**Exercise description:**
Locate the lines that hold the string "FreeCAD". Copy every such line.

**Collected data:**
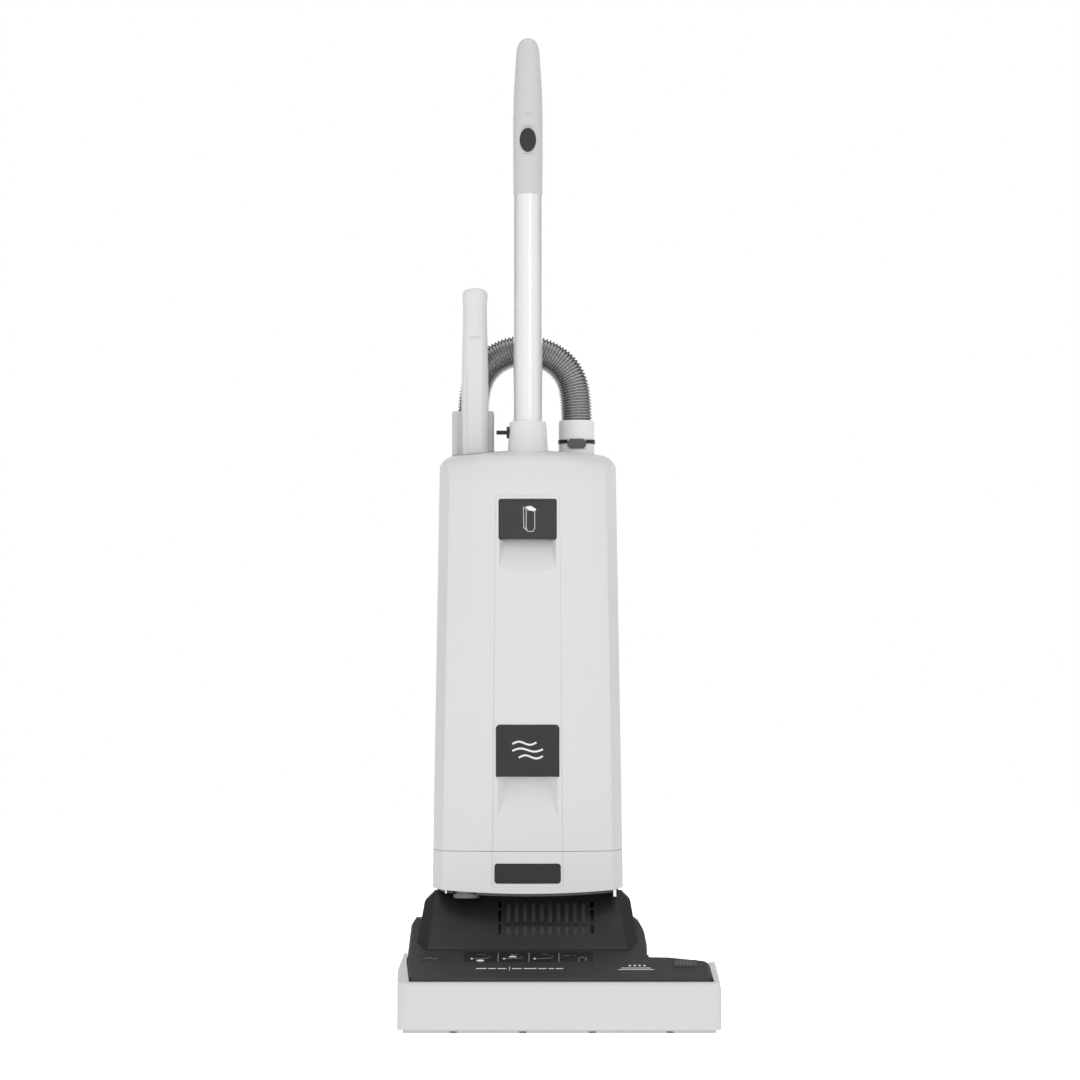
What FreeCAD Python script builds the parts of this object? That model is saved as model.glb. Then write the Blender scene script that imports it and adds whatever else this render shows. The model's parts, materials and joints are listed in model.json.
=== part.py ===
import FreeCAD, Part
import math
import os

# Upright vacuum cleaner: powered floor head, tilting bag casing, handle, suction wand, hose.
# Millimetres. X runs to the right, Y to the rear, Z up. The origin is on the floor, under
# the middle of the machine's box. "d" in a comment is the distance behind the front face.

V = FreeCAD.Vector

# ---- driving dimensions ----
HEAD_HALF = 197.5            # half of the head's width
FRONT = -185.0               # front face of the bumper
REAR = 185.0                 # tip of the foot pedal
BODY_X = -39.0               # the casing stands left of the head's middle
BODY_HALF_LOW = 120.0        # half widths of the casing, at the two ends of its loft
BODY_HALF_HIGH = 110.0
LOFT_LOW = 150.0
LOFT_HIGH = 760.0
BODY_FRONT = -70.0
BEVEL_WIDE = 12.8            # width of the bevels at the casing's front corners
BODY_REAR = 115.0
SPLIT_Y = 8.0                # front door and back shell meet here
SEAM_Z = 216.5               # door and lower casing meet here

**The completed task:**
What FreeCAD Python script builds the parts of this object? That model is saved as model.glb. Then write the Blender scene script that imports it and adds whatever else this render shows. The model's parts, materials and joints are listed in model.json.
import FreeCAD, Part
V = FreeCAD.Vector